Dans le cadre de notre étude, l’oxydation correspond à la corrosion sèche de matériaux métalliques, métaux ou alliages, au contact d’une atmosphère oxydante contenant de l’oxygène. Si l’on considère la réaction d’oxydation :

2A + O2 = 2AO (1.1)

où A est un métal pur ou un élément oxydable d’un alliage, l’oxydation correspond à la formation d’un oxyde en surface du matériau métallique.

Oxydation à haute température

Le terme « Haute température » désigne, en oxydation, un domaine de températures pour lesquelles les mécanismes mis en jeu sont accélérés par la température. Ce domaine n’est pas le même en fonction du matériau étudié ; on parle par exemple d’oxydation à haute température de 400 à 650 ◦C pour l’aluminium [9] et de 450 à 1400 ◦C pour le nickel [10, 11]. Birks et al. [12] définissent cependant une température de 500 ◦C comme limite inférieure du domaine des hautes températures.
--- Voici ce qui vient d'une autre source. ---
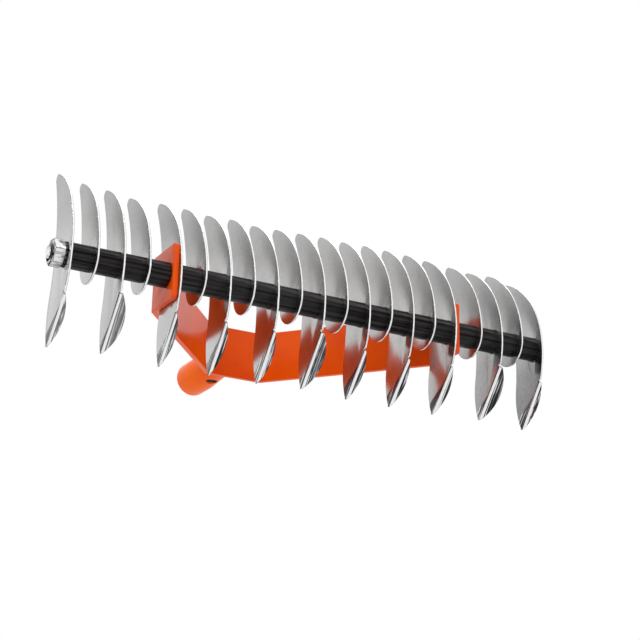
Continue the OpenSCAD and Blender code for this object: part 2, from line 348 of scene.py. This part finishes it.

Au-dessus de cette température, les conséquences de l’oxydation sur le matériau oxydé sont significatives, notamment car les mécanismes de diffusion sont activés thermiquement [13]. En effet, à température ambiante, les mécanismes d’oxydation sont très lents et l’oxydation n’altère généralement pas les propriétés des matériaux développés pour une meilleure résistance à l’oxydation (par exemple, les alliages chromino-formeurs ou alumino-formeurs [14]). Entre 100 et 500 ◦C, la plupart des alliages forment des couches d’oxyde très minces qui croissent très lentement, mais les oxydes formés à ces températures peuvent obéir aux mêmes mécanismes de formation qu’à une plus haute température (cas de l’aluminium cité ci-dessus). En conséquence, les modélisations des mécanismes d’oxydation à haute température peuvent être étendues à des températures inférieures à 500 ◦C, comme nous le verrons pour l’oxydation de l’alliage 690 (cf. Partie 4.2).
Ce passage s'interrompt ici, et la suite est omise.